Nel 1815, con il ritorno degli Austriaci, Luigi Tadini da repubblicano era ritornato ad essere aristocratico e monarchico. In occasione della visita dell’imperatore Francesco I alla città di Crema, il conte incaricò il sacerdote bergamasco Bartolomeo Bettoni di comporre una Storia di Crema e di dedicarla all’imperatore. La presentò quindi al Comune di Crema chiedendo che fosse pubblicata per poterne fare omaggio a Francesco I, ma gli venne rifiutata. Il Tadini si vendicò di questo affronto nominando come proprio erede il Comune di Lovere e non quello di Crema.

Alla sua morte, nel 1829, nominò come erede con sostituzione fidecommissaria perpetua di primogenitura, il conte Faustino Vimercati Sanseverino, con l’obbligo di aggiungere al proprio nome il cognome Tadini. Lasciò al Comune di Lovere una casa, la sua splendida pinacoteca ed un ricco patrimonio per costituire e mantenere una scuola di musica e di disegno.

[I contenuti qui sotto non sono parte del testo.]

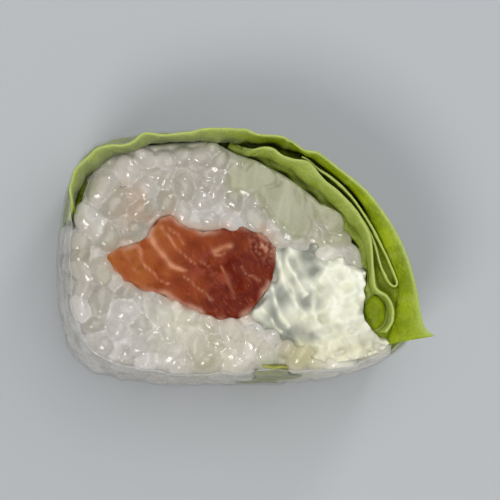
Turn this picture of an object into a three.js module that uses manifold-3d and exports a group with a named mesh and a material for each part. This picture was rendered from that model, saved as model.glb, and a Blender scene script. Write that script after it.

Il conte Luigi Tadini fu sicuramente un personaggio bizzarro, ma fu anche un attento collezionista ed un generoso mecenate; la pinacoteca che, per vendicarsi dell’affronto subito dal Comune di Crema, donò alla cittadina di Lovere comprendeva quadri di Perugino, Guido Reni, Parmigianino, Bellini, Tintoretto, Tiziano, Veronese, Procaccini, Frà Galgario, Correggio, Palma il Giovane, Francesco Hayez, Vincenzo Hayez, Moretto, Canova, oltre ai cremaschi Civerchio, Barbelli, Pombioli ed altri.

Al conte Luigi è dedicato anche un manoscritto inedito conservato presso la Biblioteca Civica di Crema ed eseguito da G. B. Cagnana nel 1789: si tratta dell’elenco di tutte le proprietà del conte situate nel territorio di Vidolasco e Trezzolasco. Ogni campo, roggia, strada, canale o edificio di proprietà dei Tadini (compreso il palazzo e la chiesa dei Santi Faustino e Giovita) è descritto dal Cagnana con un disegno a colori che ne riproduce la pianta, le pertinenze ed i confini, il tutto è realizzato con dovizia di particolari ed abbellito con fantasiose cornici colorate.

I Vimercati Sanseverino mantennero i possedimenti in Vidolasco fino al 1909 quando il conte Annibale li vendette ai fratelli Pasquini.